# res judicata



## yasemin

hi! 
this frase seemed latin to me. the whole sentence is "they have not been convicted of an offence concerning their professional conduct by a judgement which has the force of _res judicata_". i just want to know if there is an english word or frase that can be replaced with this. the italians who knows latin as well, could you please help me?

grazie


----------



## Elisa68

Yes it is Latin and in English should be "stare decisis", that, I am sorry, is another Latin term!!

It means that a judicial sentence cannot be appealed anymore.

<< No longer needed. >>


----------



## Frawg Lofone

Hi actually, they are not the same ideas:

stare decisis is used to reference notions of precedent to guide courts in later decisions

res judicata is widely used in English and it means you cannot re-litigate the same issue, once it has been decided by the highest court, between the same two parties. In essence, once you've gone to the highest court (or had a court of appeals refuse to hear your case) concerning your particular dispute, that's it, you cannot turn around and start all over again hoping for a different decision by a different judge.


----------



## William Stein

Frawg Lofone said:


> Hi actually, they are not the same ideas:
> 
> stare decisis is used to reference notions of precedent to guide courts in later decisions
> 
> res judicata is widely used in English and it means you cannot re-litigate the same issue, once it has been decided by the highest court, between the same two parties. In essence, once you've gone to the highest court (or had a court of appeals refuse to hear your case) concerning your particular dispute, that's it, you cannot turn around and start all over again hoping for a different decision by a different judge.



Right, it's also translated as "a final judgement of the court of the highest instance, without appeal"

For example, tenant can offset against landlord only such counterclaims as are undisputed or res judiciata (established by the final judgement of a court of law)


----------



## Kevin Beach

_*Res judicata*_ is classical Latin. It comes from Roman law. Its translation is "a thing [already] judged".

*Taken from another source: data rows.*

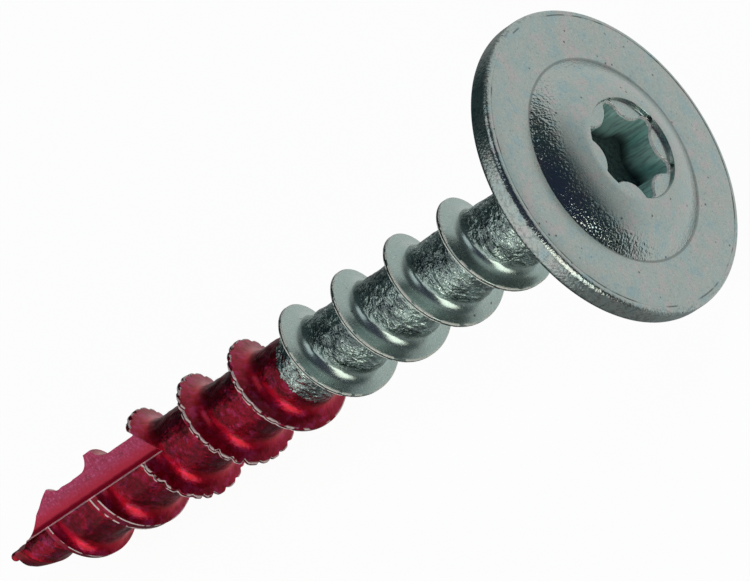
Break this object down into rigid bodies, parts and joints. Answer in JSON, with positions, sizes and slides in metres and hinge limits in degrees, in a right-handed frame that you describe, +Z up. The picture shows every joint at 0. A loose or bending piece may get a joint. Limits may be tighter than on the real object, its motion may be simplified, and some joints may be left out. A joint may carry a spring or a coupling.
{
  "type": "washer head wood screw",
  "caption": "Wood screw lying on its rim and thread, with a wide washer head, low dome, star recess, coarse thread with a serrated crest and a cutting flute at the point.",
  "frame": {"origin": "on the surface that the screw lies on, under the middle of its box", "axes": "+Z up; +X along the screw towards its head, seen from above; the screw's own axis rises towards the head by about eight degrees, because it lies on its rim and on a thread crest"},
  "size_m": [0.0636, 0.022, 0.0219],
  "materials": {
    "plated_steel": "satin zinc plating, with the pointed half dipped in clear red lacquer"
  },
  "bodies": {
    "root": {"screw": "plated_steel"}
  },
  "joints": []
}
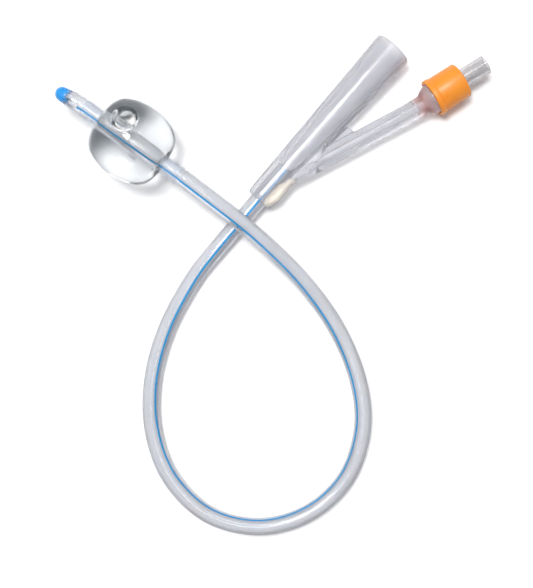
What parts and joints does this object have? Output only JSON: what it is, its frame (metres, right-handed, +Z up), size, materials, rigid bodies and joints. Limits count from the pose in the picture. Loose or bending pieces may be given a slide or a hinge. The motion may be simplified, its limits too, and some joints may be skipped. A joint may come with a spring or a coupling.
{
  "type": "foley urinary catheter",
  "caption": "Balloon urinary catheter: silicone tube in a loop, filled balloon and blue tip at one end, Y hub with drainage funnel and sprung inflation valve at the other.",
  "frame": {"origin": "on the table, under the middle of the box round hub, valve, balloon and tip; the shaft's loop is left out of that box", "axes": "+X along the drainage funnel in plan, towards its mouth; +Z up; +Y across, towards the balloon's side"},
  "size_m": [0.1659, 0.1492, 0.0248],
  "materials": {
    "clear_silicone": "gloss",
    "blue_silicone": "gloss",
    "balloon_silicone": "gloss",
    "water": "gloss",
    "hub_silicone": "satin",
    "clear_plastic": "gloss",
    "white_plastic": "satin",
    "seal_rubber": "matte",
    "spring_steel": "satin",
    "orange_silicone": "satin"
  },
  "bodies": {
    "catheter": {"shaft": "clear_silicone", "tip": "blue_silicone", "balloon": "balloon_silicone", "water_fill": "water", "hub": "hub_silicone", "valve_base": "clear_plastic", "valve_body": "clear_plastic", "valve_spring": "spring_steel", "colour_sleeve": "orange_silicone"},
    "plunger": {"valve_stem": "white_plastic", "valve_seal": "seal_rubber"}
  },
  "joints": [
    {"name": "plunger_slide", "type": "slide", "parent": "catheter", "child": "plunger", "axis": [-0.9623, 0.2706, -0.0289], "range_m": [0, 0.0018], "stiffness_N_per_m": 400, "springref_m": -0.0015, "deforming": ["valve_spring"]}
  ]
}
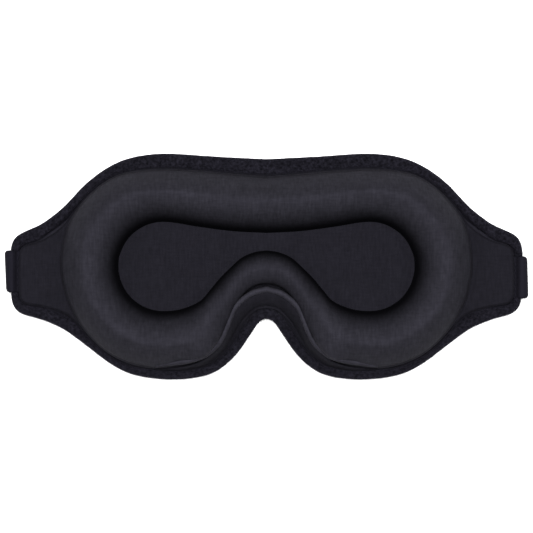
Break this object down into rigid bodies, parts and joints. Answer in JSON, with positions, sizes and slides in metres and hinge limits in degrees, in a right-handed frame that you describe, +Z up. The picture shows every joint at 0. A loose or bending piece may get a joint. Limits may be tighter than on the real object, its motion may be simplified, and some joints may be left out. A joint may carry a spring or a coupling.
{
  "type": "sleep eye mask",
  "caption": "Contoured sleep mask with raised padded eye rings, a nose flap and an elastic hook-and-loop strap tucked underneath.",
  "frame": {"origin": "on the surface the mask lies on, under the middle of its outline", "axes": "+X to the right ear end seen on the face side, +Y to the forehead edge, +Z up out of the face side"},
  "size_m": [0.236, 0.1018, 0.0239],
  "materials": {
    "cover": "fine knitted face fabric, matte",
    "foam": "open-cell foam, dark grey",
    "liner": "matte knitted liner",
    "binding": "brushed knitted binding tape",
    "skin": "smooth stretch knit with a soft sheen",
    "flap": "smooth stretch knit over thin foam",
    "strap": "ribbed elastic webbing",
    "thread": "sewing thread",
    "loop": "brushed loop pile",
    "hook": "moulded nylon hooks"
  },
  "bodies": {
    "left_half": {"left_outer_cover": "cover", "left_outer_foam": "foam", "left_base_liner": "liner", "left_edge_binding": "binding", "left_cushion_foam": "foam", "left_cushion_cover": "skin", "left_strap_root": "strap", "left_bar_tack": "thread", "left_strap_fold": "strap", "upper_bridge_foam": "foam", "upper_bridge_cover": "skin", "nose_arch_foam": "foam", "nose_arch_cover": "skin", "nose_flap": "flap"},
    "right_half": {"right_outer_cover": "cover", "right_outer_foam": "foam", "right_base_liner": "liner", "right_edge_binding": "binding", "right_cushion_foam": "foam", "right_cushion_cover": "skin", "right_strap_root": "strap", "right_bar_tack": "thread", "right_strap_fold": "strap"},
    "left_strap_tab": {"left_strap_tab": "strap"},
    "left_strap": {"left_strap_band": "strap"},
    "left_strap_end": {"left_strap_end": "strap", "left_loop_patch": "loop"},
    "right_strap_tab": {"right_strap_tab": "strap"},
    "right_strap": {"right_strap_band": "strap"},
    "right_strap_end": {"right_strap_end": "strap", "right_hook_patch": "hook"}
  },
  "joints": [
    {"name": "bridge_fold", "type": "hinge", "parent": "left_half", "child": "right_half", "pos_m": [0, 0, 0.01], "axis": [0, -1, 0], "range_deg": [0, 90], "deforming": ["upper_bridge_foam", "upper_bridge_cover", "nose_arch_foam", "nose_arch_cover", "nose_flap"]},
    {"name": "left_strap_swing", "type": "hinge", "parent": "left_half", "child": "left_strap_tab", "pos_m": [-0.1146, -0.0022, 0.0034], "axis": [0, 1, 0], "range_deg": [0, 178], "deforming": ["left_strap_fold"]},
    {"name": "right_strap_swing", "type": "hinge", "parent": "right_half", "child": "right_strap_tab", "pos_m": [0.11535, -0.0049, 0.00415], "axis": [0, -1, 0], "range_deg": [0, 178], "deforming": ["right_strap_fold"]},
    {"name": "left_strap_lift", "type": "hinge", "parent": "left_strap_tab", "child": "left_strap", "pos_m": [-0.10265, -0.00105, 0], "axis": [-0.0958, 0.9954, 0], "range_deg": [0, 80]},
    {"name": "right_strap_lift", "type": "hinge", "parent": "right_strap_tab", "child": "right_strap", "pos_m": [0.10337, -0.00563, 0.0015], "axis": [0.061, -0.9981, 0], "range_deg": [0, 80]},
    {"name": "left_strap_bend", "type": "hinge", "parent": "left_strap", "child": "left_strap_end", "pos_m": [-0.01008, 0.00786, 0], "axis": [-0.0958, 0.9954, 0], "range_deg": [0, 100]},
    {"name": "right_strap_bend", "type": "hinge", "parent": "right_strap", "child": "right_strap_end", "pos_m": [0.04548, -0.00917, 0.0015], "axis": [0.061, -0.9981, 0], "range_deg": [0, 100]}
  ]
}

In English law the doctrine of _res judicata_ extends to any issues between the parties that could have been conveniently litigated at the same time. For example, in a litigated partnership dispute the parties have to bring to the court all the issues they want decided or they will lose the right to do so afterwards.

Basically, if a court has made a decision about the facts of a dispute, which are the same relevant facts in another dispute between the same parties, the earlier judgment will prevent the later dispute being litigated.

How it applies in the passage quoted in the OP is difficult to imagine without more context. It may mean that a professional body has decided that somebody has behaved unethically according to professional rules, but that does not mean that they are also guilty of a criminal offence based on the same facts. The decision of the professional tribunal is not an earlier judgment of a "court" which would act as _res judicata_ to stop them protesting their innocence in a criminal court. Therefore, a lawyer who is struck off or disbarred by his professional body for taking a client's money is not prevented from fighting a later charge of theft in the criminal courts.

It does not depend on there having been an appeal. A first instance decision in any court of law can stand as _res judicata_.


----------



## William Stein

It's true that a decision res judicata doesn't always have to be delivered by a court of the highest instance. For example, in criminal cases, if the defendant is acquitted in a lower court, he can't be tried again for the same crime. I was thinking of civil law, where the idea is that the judgment can no longer be appealed, which is usually because all remedies have been exhausted (meaning going through all the higher courts). There are some other reasons  barring an appeal, like estoppel and prescription (the appeal is time barred), so a lower court judgement can be res judicata in certain cases (but if there weren't always some tricky exceptions lawyers wouldn't be so rich, would they?).


----------



## Kevin Beach

William Stein said:


> It's true that a decision res judicata doesn't always have to be delivered by a court of the highest instance. For example, in criminal cases, if the defendant is acquitted in a lower court, he can't be tried again for the same crime. I was thinking of civil law, where the idea is that the judgment can no longer be appealed, which is usually because all remedies have been exhausted (meaning going through all the higher courts). There are some other reasons  barring an appeal, like estoppel and prescription (the appeal is time barred), so a lower court judgement can be res judicata in certain cases (but if there weren't always some tricky exceptions lawyers wouldn't be so rich, would they?).



I think we're talking about different legal jurisdictions, William. The way I set it out is as the civil law is in England and Wales. There is no automatic right of appeal in civil cases any more. Permission has to be sought from either the trial judge or from the potential appeal judge. Most applications for permission to appeal are refused, because the policy is that there must be finality of litigation in civil cases except where it would be unjust not to review the decision.

Unless the decision of the first instance court is overturned on appeal, it is _res judicata_.

Incidentally, we no longer have an absolute double jeopardy rule in criminal cases. If the Crown Prosecution Service believes after an acquittal that it has obtained further evidence pointing to guilt, and that the evidence wasn't reasonably available for the trial, it can apply to the High Court for permission to bring another prosecution. The fact of the previous acquittal is not relevant to the second trial.


----------



## ablativ

Kevin Beach said:


> _*Res judicata*_ is classical Latin.



Since there was no letter "j" in classical Latin, 2000+ years ago, they will have written "res iudicata".


----------